You will be making a copy of the first level of each aggregate. When using the dereferencing syntax directly, you will be working on the actual values, and not a copy.

---

If you want a REAL local name for a hash, but want to work on the same hash, you can use the local keyword to create an alias.

 sub some_sub {
    my $hash_ref = shift;
    our %hash; # declare a lexical name for the global %{__PACKAGE__::hash}
    local *hash = \%$hash_ref;
        # install the hash ref into the glob
        # the `\%` bit ensures we have a hash ref

    # use %hash here, all changes will be made to $hash_ref

 }  # local unwinds here, restoring the global to its previous value if any

That is the pure Perl way of aliasing. If you want to use a my variable to hold the alias, you can use the module Data::Alias

Answer 2

You are confusing the actions of dereferencing, which does not inherently create a copy, and using a hash in list context and assigning that list, which does. $hashref->{'a'} is a dereference, but most certainly does affect the original hash. This is true for $#$arrayref or values(%$hashref) also.

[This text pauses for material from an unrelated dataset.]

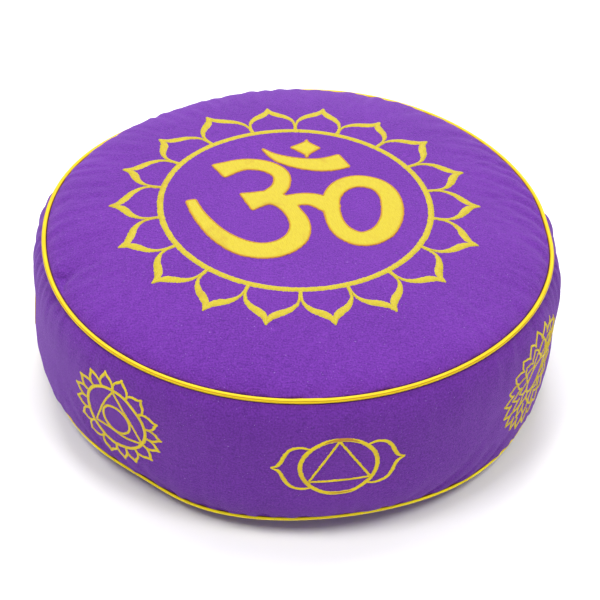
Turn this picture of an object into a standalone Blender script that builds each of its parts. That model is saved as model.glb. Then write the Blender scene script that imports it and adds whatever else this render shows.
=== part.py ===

Without the assignment, just the list context %$hashref is a mixed beast; the resulting list contains copies of the hash keys but aliases to the actual hash values. You can see this in action:

$ perl -wle'$x={"a".."f"}; for (%$x) { $_=chr(ord($_)+10) }; print %$x'
epcnal

vs.

$ perl -wle'$x={"a".."f"}; %y=%$x; for (%y) { $_=chr(ord($_)+10) }; print %$x; print %y'
efcdab
epcnal

but %$hashref isn't acting any differently than %hash here.

Answer 3

No, dereferencing does not create a copy of the referent. It's my that creates a new variable.

$ perl -E'
   my %h1; my $h1 = \%h1;
   my %h2; my $h2 = \%h2;
   say $h1;
   say $h2;
   say $h1 == $h2 ?1:0;
'
HASH(0x83b62e0)
HASH(0x83b6340)
0

$ perl -E'
   my %h;
   my $h1 = \%h;
   my $h2 = \%h;
   say $h1;
   say $h2;
   say $h1 == $h2 ?1:0;
'
HASH(0x9eae2d8)
HASH(0x9eae2d8)
1

No, $#{$someArrayHashRef} does not create a new array.